Before the bus started rolling, the “music of the station” as I decided to name it, began to ‘play’. As the bus engine hummed and shook, passenger after passenger kept boarding our bus. The humming engine and the footsteps of people provided the hum and pulse of the song. Constant honking of horns around us provided a beat. And the melody came from the many vendors who boarded our already jam packed bus, yelling out their sales pitches in the exact same tones over and over. Pop corn vendors, snack vendors, cold drink vendors, hot food vendors, fried food and short eat vendors… and then the picture book vendor and the gold jewelry vendor moved about, squishing through the bodies and touting their goods. What a sight and sound – we had to smile and laugh.

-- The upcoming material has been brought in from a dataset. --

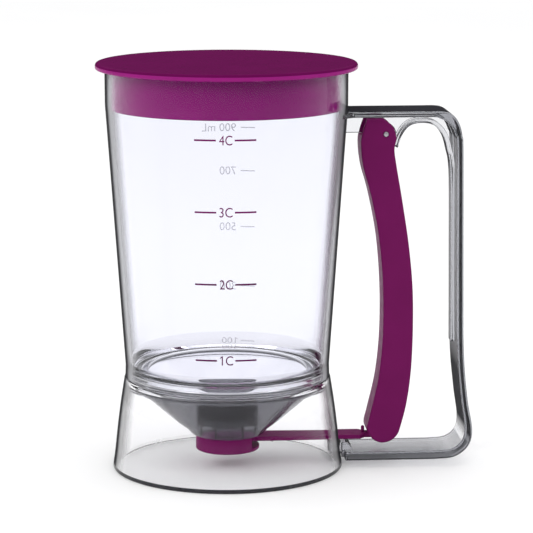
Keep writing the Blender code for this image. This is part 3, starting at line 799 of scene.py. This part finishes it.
def make_gate():
    bar = GATE_BAR_W / 2
    neck = GATE_NECK_W / 2
    shoulder = GATE_NECK_X - GATE_SHOULDER
    leave = math.degrees(math.asin(bar / GATE_R))
    outline = [*arc((0.0, 0.0), GATE_R, leave, 360 - leave, 72),
               (shoulder, -bar), (GATE_NECK_X, -neck), (GATE_END_X, -neck),
               (GATE_END_X, neck), (GATE_NECK_X, neck), (shoulder, bar)]
    gate = plate("gate_and_bar", outline, *GATE_Z, 0.3, upright=False, material=PURPLE_SATIN)
    middle = (GATE_Z[0] + GATE_Z[1]) / 2
    peg = [(0.0, middle), (PEG_R, middle), *arc((0.0, PEG_TOP_Z - PEG_R), PEG_R, 0, 90, 8)]
    tab = [(TAB_X, middle), (GATE_END_X - 0.2, middle), (GATE_END_X - 0.2, TAB_TOP_Z),
           (TAB_X, TAB_TOP_Z)]
    barb = [(BARB_X[0], middle), (BARB_X[0], GATE_Z[0]), (BARB_X[1], GATE_Z[0] - BARB_DEPTH),
            (BARB_X[1], middle)]
    tab_half = neck - 0.2
    barb_half = bar - 2.0
    join(gate,
         turned("peg", peg[::-1], steps=32, place=Matrix.Translation((PEG_X, 0.0, 0.0))),
         plate("tab", tab, -tab_half, tab_half, 0.3),
         plate("barb", barb, -barb_half, barb_half, 0.0))
    return stand_for(tidy_shading(gate), "gate_slide", "gate")


# ---------------------------------------------------------------- handle

def body_clearance():
    """Solid that the handle has to stay out of: the jug and the skirt, and a little more."""
    waist = (WAIST_Z - 2.5, WAIST_Z + 2.5)
    outline = [*SKIRT_OUTLINE, (FOOT_R, SEAM_Z), *[(WAIST_R, z) for z in waist],
               TAPER_BOTTOM, TAPER_TOP, (RIM_R, RIM_BOTTOM_Z)]
    below, above = -4.0, 195.0
    profile = [(0.0, below), (56.0, below), *[(r + GAP, z) for r, z in outline],
               (RIM_R + GAP, above), (0.0, above)]
    return turned("body_clearance", profile)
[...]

The following two and a half hours was a bum-numbingly, uncomfortably good time (We’re keeping things positive).
As we bumped and bounced and swayed in our tiny seats, every seat and space in the aisle of the bus was jam packed with passengers – I felt so sorry for the ticket fee collector who had to squeeze and shove his way through the crowd. Jam packed does not even begin to describe it: we were packed in so tightly, at times I wondered how any more people could actually fit in! People were leaning over me, on me, and around me. There is no such thing as personal space when it comes to travelling on a public bus, it would seem. If I didn’t have someone’s crotch rubbing on my shoulder, I had a stomach pressing against me, or someone standing on my feet, or staring at me from a few centimeters away, or breathing heavily on me… But still, it was all an experience – an uncomfortable at times but positive one – and we laughed and smiled our way through it; it was really a lot of fun.

And as the monsoon rain arrived and night closed in, and the bus driver continued to honk his horn and dodge and dive and weave, we looked forward to what we’d find in the ancient city we were about to arrive in: we could not be happier to be here in Sri Lanka.